Dataset extract:
* START *

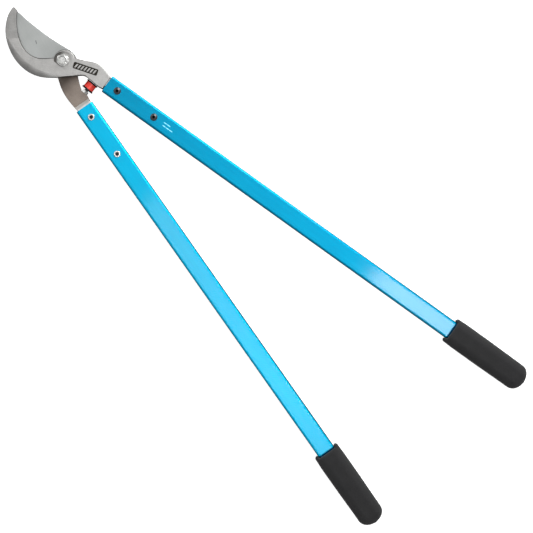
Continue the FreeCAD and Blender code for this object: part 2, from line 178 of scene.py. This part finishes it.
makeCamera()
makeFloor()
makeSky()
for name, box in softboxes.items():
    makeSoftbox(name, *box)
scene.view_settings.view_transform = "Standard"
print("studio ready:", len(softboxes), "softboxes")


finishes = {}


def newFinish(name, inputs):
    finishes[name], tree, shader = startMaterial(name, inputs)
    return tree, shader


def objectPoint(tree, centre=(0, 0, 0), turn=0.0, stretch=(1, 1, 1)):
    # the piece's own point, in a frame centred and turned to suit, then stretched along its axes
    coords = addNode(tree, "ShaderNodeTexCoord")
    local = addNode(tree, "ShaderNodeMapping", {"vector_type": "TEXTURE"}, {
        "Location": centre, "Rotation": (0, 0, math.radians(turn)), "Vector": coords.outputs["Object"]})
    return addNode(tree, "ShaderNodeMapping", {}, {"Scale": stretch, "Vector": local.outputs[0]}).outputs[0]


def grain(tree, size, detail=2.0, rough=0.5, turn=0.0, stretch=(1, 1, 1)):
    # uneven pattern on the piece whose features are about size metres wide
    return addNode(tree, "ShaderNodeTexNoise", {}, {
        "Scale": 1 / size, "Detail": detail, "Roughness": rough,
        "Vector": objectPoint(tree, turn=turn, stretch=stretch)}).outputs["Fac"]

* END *

Exercise prompt: Extract each line of the material exactly as it stands.

Result:
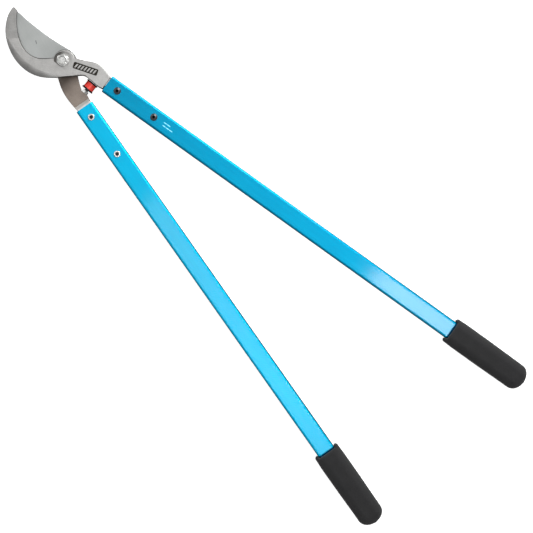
Continue the FreeCAD and Blender code for this object: part 2, from line 178 of scene.py. This part finishes it.
makeCamera()
makeFloor()
makeSky()
for name, box in softboxes.items():
    makeSoftbox(name, *box)
scene.view_settings.view_transform = "Standard"
print("studio ready:", len(softboxes), "softboxes")


finishes = {}


def newFinish(name, inputs):
    finishes[name], tree, shader = startMaterial(name, inputs)
    return tree, shader


def objectPoint(tree, centre=(0, 0, 0), turn=0.0, stretch=(1, 1, 1)):
    # the piece's own point, in a frame centred and turned to suit, then stretched along its axes
    coords = addNode(tree, "ShaderNodeTexCoord")
    local = addNode(tree, "ShaderNodeMapping", {"vector_type": "TEXTURE"}, {
        "Location": centre, "Rotation": (0, 0, math.radians(turn)), "Vector": coords.outputs["Object"]})
    return addNode(tree, "ShaderNodeMapping", {}, {"Scale": stretch, "Vector": local.outputs[0]}).outputs[0]


def grain(tree, size, detail=2.0, rough=0.5, turn=0.0, stretch=(1, 1, 1)):
    # uneven pattern on the piece whose features are about size metres wide
    return addNode(tree, "ShaderNodeTexNoise", {}, {
        "Scale": 1 / size, "Detail": detail, "Roughness": rough,
        "Vector": objectPoint(tree, turn=turn, stretch=stretch)}).outputs["Fac"]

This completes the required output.